実践方法としては、まず自身の投資目的やリスク許容度に合わせて、投資対象とする市場(国内株式、先進国株式、新興国株式など)を選択します。次に、選択した市場に連動するインデックスファンドやETFの中から、信託報酬(運用手数料)が低く、純資産総額が大きい商品を選びます。
ドルコスト平均法のススメ
投資を始めたら、定期的に一定額を積み立てていく「ドルコスト平均法」の採用がお勧めです。市場の上下に一喜一憂することなく、長期的な視点で資産形成を続けることが、パッシブ運用成功の鍵となります。特に初心者の方には、この安定的で理解しやすい投資手法が適していると言えるでしょう。
アクティブ運用とは
アクティブ運用の基本的な考え方
市場平均を上回る収益を目指す
アクティブ運用とは、運用担当者の分析や判断に基づいて、市場平均を上回る収益率(超過収益)を目指す投資手法です。具体的には、企業の財務諸表分析、業界動向の調査、マクロ経済分析などを通じて、割安な銘柄や成長が期待される銘柄を発掘し、積極的な売買を行います。

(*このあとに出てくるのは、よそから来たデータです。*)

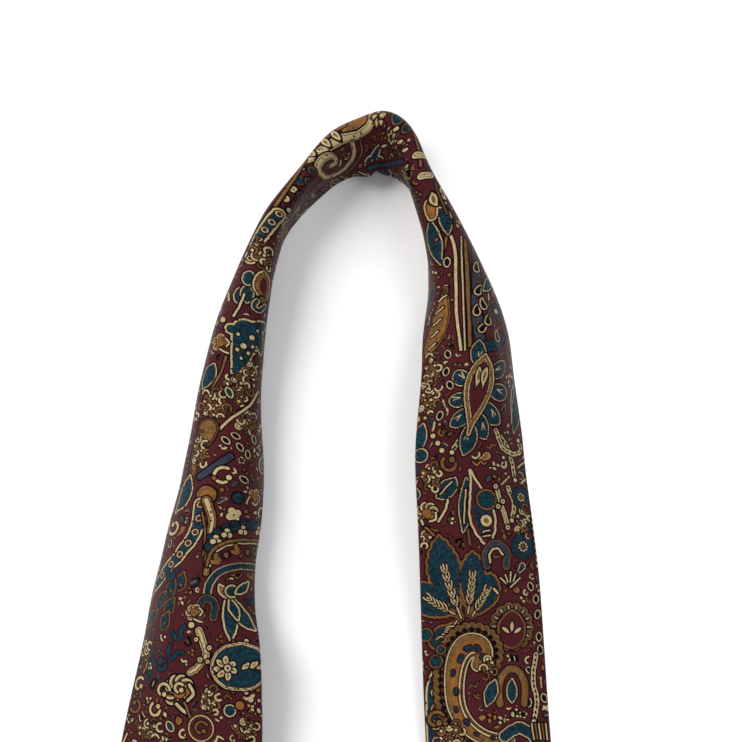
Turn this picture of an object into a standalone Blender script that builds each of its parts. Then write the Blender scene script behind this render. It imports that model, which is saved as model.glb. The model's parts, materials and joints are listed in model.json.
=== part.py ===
"""A gentleman's necktie, laid face up with its neck standing in an arch.

World frame, metres: +Z up, the table is z = 0, the origin is on the table at the
middle of the laid-out tie, and both blades run from the neck arch towards -Y.

The tie is one long strip. A point of it has three strip coordinates:
    along  distance along the strip, 0 at the top of the neck arch, negative
           towards the front (wide) blade and positive towards the tail
    x      distance across the strip, 0 on the centre line, positive outwards
    off    distance from the middle layer, positive towards the face
strip() turns these into world coordinates, so that the silk, the interlining,
the tipping and the stitches all follow the same draped form.
"""
import math

import bpy
import numpy as np

for old_object in list(bpy.data.objects):
    bpy.data.objects.remove(old_object, do_unlink=True)

MM = 0.001
ORIGIN = (0, 0, 0)

# ---------------------------------------------------------------- dimensions
SILK_THICK = 0.40 * MM    # a silk layer with its fluff
WOOL_THICK = 0.50 * MM    # the interlining
LAYER_GAP = 0.75 * MM     # keeps the layers clear of each other in the tight bends
LAYER = WOOL_THICK / 2 + LAYER_GAP + SILK_THICK / 2     # middle layer to middle of the silk
HALF_THICK = LAYER + SILK_THICK / 2                     # half the thickness of the tie

CROWN = 1.70 * MM         # how far the middle of a blade stands up from its edges
CROWN_REACH_MIN = 14 * MM  # the crown's curve takes at least this half width
DRAPE_FADE = 60 * MM      # over this length the neck's section flattens to the blade's
SEAM_GAP = 1.30 * MM      # between two silk panels at a diagonal seam
CENTRE_GAP = 0.75 * MM    # half the gap between the two flaps on the back
HINGE_GAP = 0.50 * MM     # half the gap between two blade segments
HINGE_UP = 0.40 * MM      # how far a fold axis lies above the face
ARCH_CUT = 1.10 * MM      # half the gap at the top of the arch, where the neck opens
ARCH_WEDGE = math.tan(math.radians(8.6))    # opened inwards so that the legs can close
ARCH_AXIS_OUT = HALF_THICK + 2.6 * MM       # the neck opens about a line outside its ridge

FRONT_LEAN = math.radians(6.0)          # of the front blade, to -X
TAIL_LEAN = math.radians(3.5)           # of the tail, to +X

FRONT_FIXED_LENGTH = 70.0 * MM          # straight front blade that stays with the neck
FRONT_UPPER_LENGTH = 285.0 * MM
FRONT_LOWER_LENGTH = 130.0 * MM
FRONT_TIP_LENGTH = 60.0 * MM
TAIL_FIXED_LENGTH = 60.0 * MM
TAIL_UPPER_LENGTH = 260.0 * MM
TAIL_TIP_LENGTH = 85.0 * MM

FRONT_WIDTH = 92.0 * MM   # the front blade at its shoulders
FRONT_FLARE = 0.14        # share of the front's widening that grows with the square
TAIL_WIDTH = 44.0 * MM    # what the tail widens to, before its point is cut
POINT_WIDTH = 8.0 * MM    # width left at the very point
HEM = 15.0 * MM           # turned hem along the point's edges
HEM_ACROSS = 1.25 * HEM   # the hem measured across the strip
FLAP_CURVE = 1.3          # power by which the flaps part towards a point
FRONT_OPEN_LENGTH = 118.0 * MM          # the flaps part this far above the front point
TAIL_OPEN_LENGTH = 62.0 * MM
WOOL_INSET = 3.4 * MM     # interlining's edge from the fold of the silk
WOOL_SHORT = 5 * MM       # interlining's end from the point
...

この運用方法は、市場には非効率性が存在し、それを発見して活用することで超過収益を得られるという考えに基づいています。運用担当者は、企業訪問や独自の調査を通じて、市場参加者の大多数が見落としている投資機会を探します。また、景気動向や金利の変化など、マクロ経済環境の変化を予測し、資産配分を機動的に変更することも特徴です。
市場平均を上回る収益を目指す
ただし、このような積極的な運用を行うためには、高度な専門知識と豊富な経験、そして充実した調査体制が必要となります。そのため、個人投資家が直接アクティブ運用を行うのではなく、投資信託を通じてプロフェッショナルの運用担当者に運用を委託するのが一般的です。
アクティブ運用のメリット・デメリットと活用方法
アクティブ運用のメリット
アクティブ運用の最大のメリットは、市場環境が大きく変化する局面で柔軟な対応が可能な点です。例えば、バブル崩壊や金融危機など、市場全体が大きく下落するリスクが高まった際には、株式の組入比率を下げたり、防衛的な銘柄にシフトしたりすることで、損失を抑制できる可能性があります。また、新興国市場や特定のセクターなど、情報の非対称性が大きい市場では、綿密な調査に基づく銘柄選択が功を奏する機会も多くあります。
アクティブ運用のデメリット
一方で、デメリットとしては、運用コストの高さが挙げられます。運用担当者の人件費、調査費用、売買手数料などが必要となるため、信託報酬は必然的にパッシブ運用より高くなります。また、運用担当者の投資判断が市場の動きを正確に予測できるとは限らず、市場平均を下回る結果となるリスクもあります。
アクティブ運用に当たっての検討事項
アクティブ運用を活用する際は、運用担当者の実績や運用手法、投資哲学などを十分に吟味することが重要です。また、ポートフォリオ全体でみた場合、パッシブ運用とアクティブ運用を組み合わせることで、リスクの分散と収益機会の確保を両立させることも検討に値します。
金融庁によるアクティブ運用の評価
金融庁が公表している「資産運用業高度化プログレスレポート」によれば、アクティブ運用の投資信託について以下の問題点が指摘されています。
- パフォーマンスの低さ
アクティブ運用の公募投信の平均的なパフォーマンスは、信託報酬等のコストに見合う水準を確保できていないと考えられています。 - 高い費用
日本株のアクティブ運用投資信託の総経費率は1.52%で、パッシブ運用の投資信託の0.55%と比べて高くなっています。この高い費用がアクティブ運用のパフォーマンスに悪影響を与えている可能性があります。 - リスク調整後リターンの低さ
平均シャープレシオ(リスク調整後リターン)では、パッシブ運用の投資信託が0.40、アクティブ運用の投資信託が0.20と、アクティブ運用の投資信託が劣っています。 - 顧客の支持不足
上記の問題点により、アクティブ運用の投資信託は顧客の十分な支持を得られておらず、公募投信市場の純資産残高も伸び悩んでいます。